I also leave it for you to check that (check the first two, the rest
follows from being a generalized Fibonacci sequence):

   F(n) = (P^n - Q^n)/SQRT(5)
   L(n) = P^n + Q^n

Now that we know these formulae, we can conclude that:

   F(n) * L(n) = (P^n - Q^n)/SQRT(5) * (P^n + Q^n)
               = (P^n - Q^n)(P^n + Q^n)/SQRT(5)
               = ((P^n)^2 - (Q^n)^2)/SQRT(5)
               = (P^(2n) - Q^(2n))
               = F(2n)

as desired.

If you have a math question again, please send it to Dr. Math.

Best regards,

- Doctor Floor, The Math Forum
Check out our web site! http://mathforum.org/dr.math/

Date: 08/24/98 at 10:42:58
From: Doctor Nick
Subject: Re: How do I prove a Fibonacci vs Lucas relation?

Hello David -

You've almost got it with your last statement.

Notice we can rewrite it as:

   F(2n) = (F(n+1) - F(n-1))(F(n+1) + F(n-1))
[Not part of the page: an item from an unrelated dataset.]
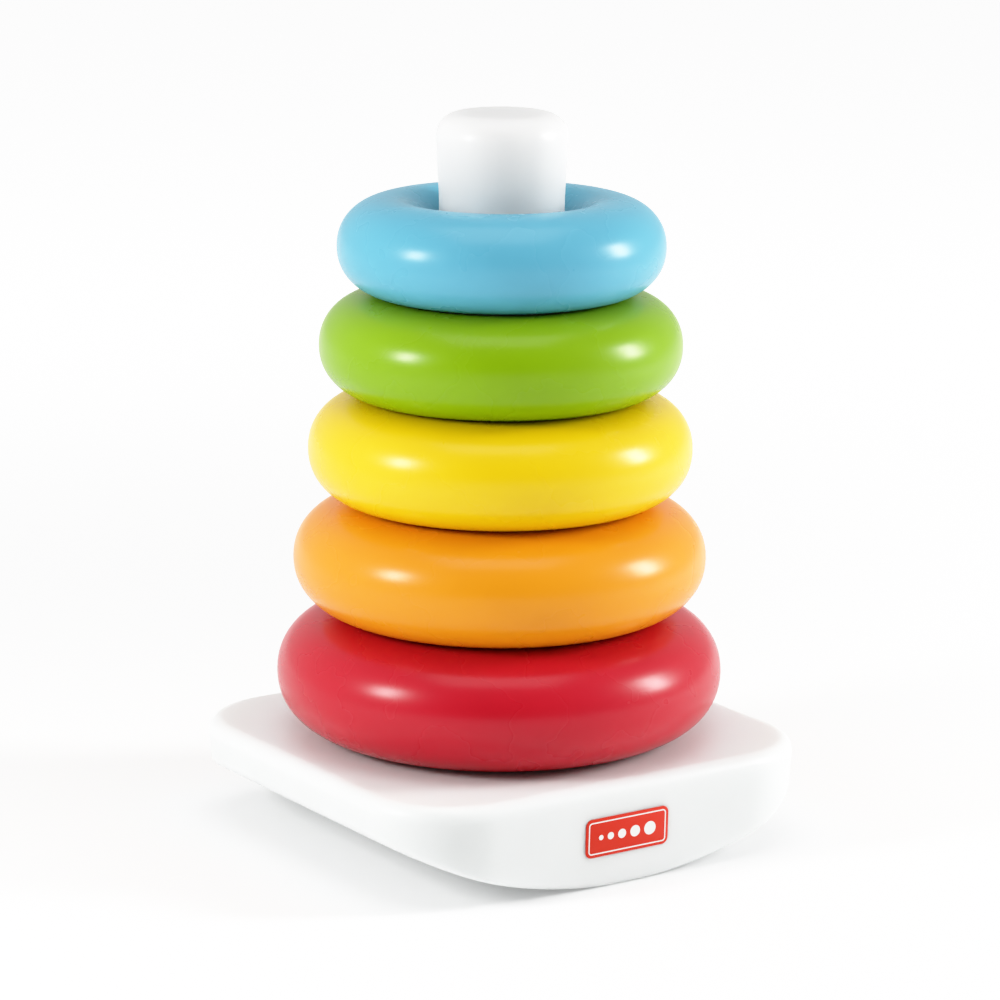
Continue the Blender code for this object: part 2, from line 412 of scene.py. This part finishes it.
def loft(bm, loops, proud, capped):
    """A closed solid through loops that stand proud of the face by the heights given. It has a
    cap at its back and front, or else its last loop joins up with its first."""
    rows = [[bm.verts.new((x, -height, z)) for x, z in loop] for loop, height in zip(loops, proud)]
    count = len(rows[0])
    following = rows[1:] if capped else rows[1:] + rows[:1]
    for outer, inner in zip(rows, following):
        for i in range(count):
            j = (i + 1) % count
            bm.faces.new((outer[i], outer[j], inner[j], inner[i]))
    if capped:
        bm.faces.new(list(reversed(rows[0])))
        bm.faces.new(rows[-1])


def build_label(bm):
    cut = ARC_SHARE * LABEL_EDGE
    loops = [rounded_rectangle(inset) for inset in (0.0, 0.0, cut, LABEL_EDGE)]
    heights = (-LABEL_EDGE, LABEL_PROUD - LABEL_EDGE, LABEL_PROUD - cut, LABEL_PROUD)
    loft(bm, loops, heights, True)


def build_print(bm):
    line = [rounded_rectangle(inset) for inset in (KEYLINE_INSET, KEYLINE_INSET + KEYLINE_WIDTH)]
    under, top = LABEL_PROUD - PRINT_PROUD, LABEL_PROUD + PRINT_PROUD
    loft(bm, [line[0], line[0], line[1], line[1]], (under, top, top, under), False)
    width = 2 * sum(DOT_RADII) + DOT_GAP * (len(DOT_RADII) - 1)
    place = -width / 2
    for radius in DOT_RADII:
        dot = circle(place + radius, radius)
        loft(bm, [dot, dot], (under, top), True)
        place += 2 * radius + DOT_GAP


def add_label():
    """The label, laid on the front of the base, which leans back towards its foot."""
    low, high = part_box("rocker_base")
    side_top = high.z - DECK_EDGE - HOLD
    lean = math.atan2(BASE_TAPER, side_top - ROCKER_EDGE - HOLD)
    face_y = low.y + (side_top - LABEL_Z) * math.tan(lean)
    place = Matrix.Translation((LABEL_X, face_y, LABEL_Z)) @ Matrix.Rotation(lean, 4, "X")
    plate = new_piece("label_plate", build_label, satin_plastic("label_print", *LABEL_PLASTIC))
    marks = new_piece("label_marks", build_print, satin_plastic("label_white", *PRINT_PLASTIC))
    for piece in (plate, marks):
        piece.data.transform(place)
        piece.data.set_sharp_from_angle(angle=SHARP_ANGLE)
        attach(piece, "base")
        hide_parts("front_label")


# Camera, floor and light


def camera_sides():
    """Level directions from the toy: towards the camera, and to the camera's right."""
    back = Vector((math.sin(CAMERA_AZIMUTH), -math.cos(CAMERA_AZIMUTH), 0.0))
    right = Vector((math.cos(CAMERA_AZIMUTH), math.sin(CAMERA_AZIMUTH), 0.0))
    return back, right


def add_camera():
    back, right = camera_sides()
    view_back = back * math.cos(CAMERA_PITCH) + UP * math.sin(CAMERA_PITCH)
    view_up = UP * math.cos(CAMERA_PITCH) - back * math.sin(CAMERA_PITCH)
    side = right * math.cos(CAMERA_ROLL) + view_up * math.sin(CAMERA_ROLL)
    top = view_up * math.cos(CAMERA_ROLL) - right * math.sin(CAMERA_ROLL)
    place = back * CAMERA_DISTANCE + UP * CAMERA_HEIGHT
    camera = bpy.data.objects.new("camera", bpy.data.cameras.new("camera"))
    bpy.context.collection.objects.link(camera)
    camera.data.lens = CAMERA_LENS
    camera.matrix_world = Matrix((
        (side.x, top.x, view_back.x, place.x),
        (side.y, top.y, view_back.y, place.y),
        (side.z, top.z, view_back.z, place.z),
        (0.0, 0.0, 0.0, 1.0),
    ))
    bpy.context.scene.camera = camera


def add_light(name, azimuth, elevation, distance, width, height, power):
    """A softbox facing the middle of the toy. Azimuth is to the right of the camera."""
    back, right = camera_sides()
    a, e = math.radians(azimuth), math.radians(elevation)
    out = (back * math.cos(a) + right * math.sin(a)) * math.cos(e) + UP * math.sin(e)
    data = bpy.data.lights.new(name, "AREA")
    data.shape = "RECTANGLE"
    data.size, data.size_y = width, height
    data.energy = power
    light = bpy.data.objects.new(name, data)
    bpy.context.collection.objects.link(light)
    light.location = UP * LIGHT_TARGET_Z + out * distance
    light.rotation_mode = "QUATERNION"
    light.rotation_quaternion = out.to_track_quat("Z", "Y")


def add_floor():
    """A wide pale floor. Its faint glow keeps it white up to the toy, as on a lit table."""

    def build(bm):
        bmesh.ops.create_circle(bm, cap_ends=True, segments=FLOOR_STEPS, radius=FLOOR_RADIUS)

    material = bpy.data.materials.new("floor")
    material.use_nodes = True
    nodes, links = material.node_tree.nodes, material.node_tree.links
    shader = nodes["Principled BSDF"]
    shader.inputs["Base Color"].default_value = FLOOR_COLOR
    shader.inputs["Roughness"].default_value = FLOOR_ROUGHNESS
    shader.inputs["Emission Color"].default_value = WHITE
    coordinates = nodes.new("ShaderNodeTexCoord")
    reach = nodes.new("ShaderNodeVectorMath")
    reach.operation = "LENGTH"
    glow = nodes.new("ShaderNodeMapRange")
    glow.interpolation_type = "SMOOTHSTEP"
    for socket, value in (("From Min", GLOW_START), ("From Max", GLOW_END),
                          ("To Min", FLOOR_GLOW), ("To Max", BACKDROP_GLOW)):
        glow.inputs[socket].default_value = value
    links.new(coordinates.outputs["Object"], reach.inputs[0])
    links.new(reach.outputs["Value"], glow.inputs["Value"])
    links.new(glow.outputs["Result"], shader.inputs["Emission Strength"])
    floor = new_piece("floor", build, material)


def add_world():
    """Soft light from all around, brightest on the left and dimmest from the camera's side."""
    world = bpy.data.worlds.new("studio")
    world.use_nodes = True
    nodes, links = world.node_tree.nodes, world.node_tree.links
    direction = nodes.new("ShaderNodeTexCoord").outputs["Generated"]

    def math_node(operation, first, second, third=0.0):
        node = nodes.new("ShaderNodeMath")
        node.operation = operation
        for socket, value in zip(node.inputs, (first, second, third)):
            if isinstance(value, float):
                socket.default_value = value
            else:
                links.new(value, socket)
        return node.outputs["Value"]

    back, right = camera_sides()
    total = 0.0
    for side, strength in zip((back, -back, -right, right, UP), STUDIO_STRENGTHS):
        facing = nodes.new("ShaderNodeVectorMath")
        facing.operation = "DOT_PRODUCT"
        facing.inputs[1].default_value = side
        links.new(direction, facing.inputs[0])
        lit = math_node("MAXIMUM", facing.outputs["Value"], 0.0)
        squared = math_node("MULTIPLY", lit, lit)
        total = math_node("MULTIPLY_ADD", squared, strength, total)
    links.new(total, nodes["Background"].inputs["Strength"])
    nodes["Background"].inputs["Color"].default_value = WHITE
    bpy.context.scene.world = world


def set_tones():
    """Rolls the brightest tones off to white and deepens the darkest, as a studio photograph
    does. The curve's own white lies as far above 1.0 as the shoulder starts below it."""
    view = bpy.context.scene.view_settings
    view.view_transform = "Standard"
    view.use_curve_mapping = True
    curve = view.curve_mapping
    reach = 2 * (1.0 - SHOULDER_START)
    white = SHOULDER_START + reach
    curve.white_level = (white, white, white)
    tones = curve.curves[COMBINED_CURVE].points
    for light, shown in TOE:
        tones.new(light / white, shown)
    for share in STRAIGHT_SHARES:
        tones.new(share * SHOULDER_START / white, share * SHOULDER_START)
    for i in range(1, SHOULDER_STEPS):
        light = SHOULDER_START + reach * i / SHOULDER_STEPS
        tones.new(light / white, light - (light - SHOULDER_START) ** 2 / (2 * reach))
    curve.update()


def set_stage():
    add_camera()
    add_floor()
    add_world()
    for softbox in SOFTBOXES:
        add_light(*softbox)
    set_tones()


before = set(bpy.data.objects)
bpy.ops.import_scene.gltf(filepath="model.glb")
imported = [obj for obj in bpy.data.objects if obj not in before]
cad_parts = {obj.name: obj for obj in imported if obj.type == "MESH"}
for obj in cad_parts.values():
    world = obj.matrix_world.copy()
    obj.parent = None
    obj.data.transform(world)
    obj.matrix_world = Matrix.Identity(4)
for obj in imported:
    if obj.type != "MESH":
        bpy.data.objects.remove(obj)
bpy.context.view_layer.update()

for ring in RINGS:
    add_ring(*ring)
add_post(satin_plastic("post_plastic", *POST_PLASTIC))
add_base(satin_plastic("base_plastic", *BASE_PLASTIC))
add_label()
set_stage()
and since F(n+1) - F(n-1) = F(n), we have:

   F(2n) = F(n)(F(n+1) + F(n-1))

Now we use the fact that:

   L(n) = F(n-1) + F(n+1)

which you probably already know, or you can prove it with induction.
This gives us:

   F(2n) = F(n)L(n)

and that's it.

---------- Forwarded message ----------
From: "T. D. Noe" <noe at sspectra.com>
Date: Mon, 4 Oct 2010 19:07:17 -0700
Subject: [seqfan] Re: Observations on some odd Fibonacci numbers
To: Sequence Fanatics Discussion list <seqfan at list.seqfan.eu>

At 5:49 PM +0000 10/2/10, Vladimir Shevelev wrote:
> Dear SeqFans,
>   I consider the following subsequence of Fibonacci numbers:
>with the definition: a(n) is the n-th odd Fibonacci number F with the
>property: F has a proper Fibonacci divisor G>1, but F/G has not.
>   I noticed (without a proof) that F/G is a Lucas number or a product of
>some Lucas numbers.
>   E.g., for F=6765, G=5 and F/G=1353=11*123; for F=2178309, G=3 and
>F/G=726103=7*47*2207; for F=1836311903, G=28657 and F/G=64079.
>Could anyone verify (or disprove) this observation for further terms of
>the sequence?

It seems that you have found the identity

F(2n) = F(n) * L(n).

Using this recursively gives

F(2^k n) = F(n) * L(2^(k-1) n) * L(2^(k-2) n) * ... * L(n).